Oops, sorry. That was more of my peripheral nonsense.
So Glee? OH MY FANTASTIC. Set in an Ohio high school, Glee tells the story of the school Glee Club, led by the dreamy dreamboat Mr. Schuester, an alum of the school and a former club star.
It is so entertaining and fun, with just the right number of romantic triangles and the perfect amount of teen angst. They know that they are losers because they are in the club, but they don't care. (Reminds me of some people in my high school. But we didn't have a glee club. Theater? Marching band? Oh wait. Yeah. I was in marching band. I knew I wasn't the coolest, but I was still proud of it. Hmmm. Yeah, that sounds about right.)
There's the talented overachiever, Rachel; the quarterback, Finn; his "cliche of a blond girlfriend," head cheerleader, Quinn; the sassy black chick, Mercedes; the in-the-closet guy, Kurt; and an impressive bunch of supporting classmates.
The adult characters are the reason to watch the show, however. Mr. Schuester, or "Mr. Schue," is married to Terri, his high school sweetheart. She's a bit... selfish and crazy, but they were the golden couple in high school.
The principal, Mr. Figgins, is best known to me as Joey's doctor in an episode of Friends ("Kidney stooones!"), but he plays a hilariously understated role.
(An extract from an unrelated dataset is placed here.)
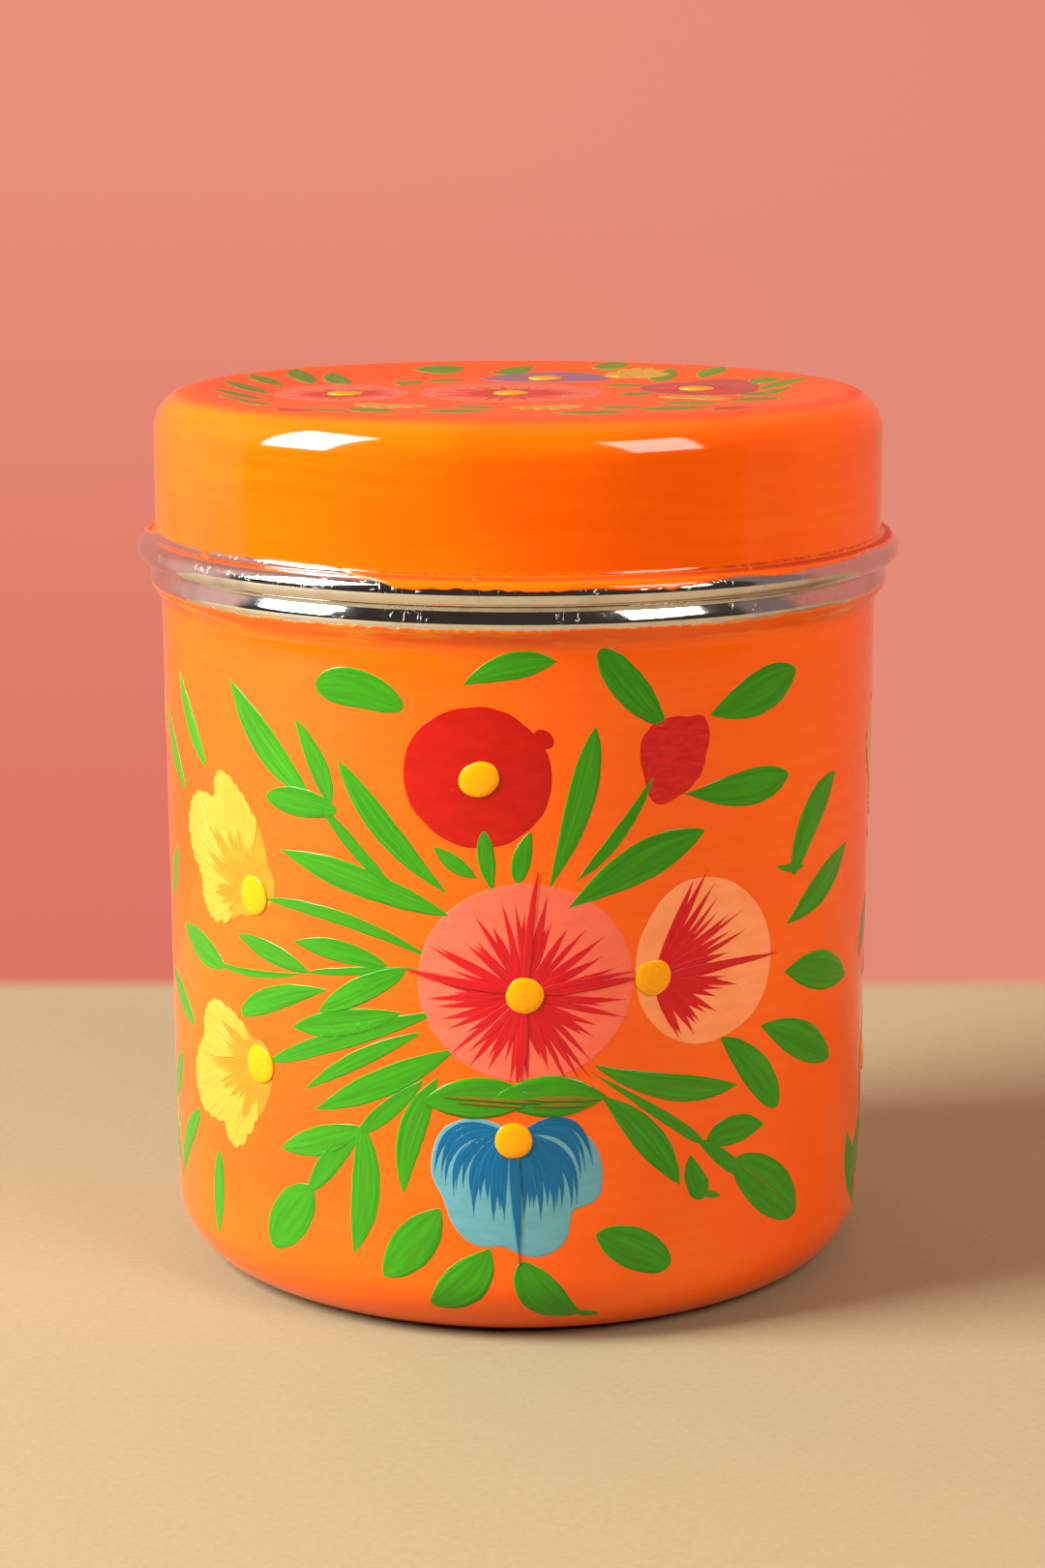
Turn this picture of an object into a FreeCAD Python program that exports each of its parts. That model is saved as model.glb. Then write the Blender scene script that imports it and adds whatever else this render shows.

His main concern seems to be money, and he's constantly forced to act as mediator between Will and Sue Sylvester, the cheerleading coach and "arts administrator... or something."
Sue is played by the fantastic Jane Lynch, and the show would be fine without the character, but it wouldn't be half as funny. She's an overzealous, overly confident woman who plants fear in the hearts of everyone around her - including her cheerleaders, The Cheerios (hee!).
This show grabbed me from the very first episode and continues to get better and better. The musical interludes are amazing, and if Journey's "Don't Stop Believing" doesn't get you, then perhaps you're not good enough for Glee.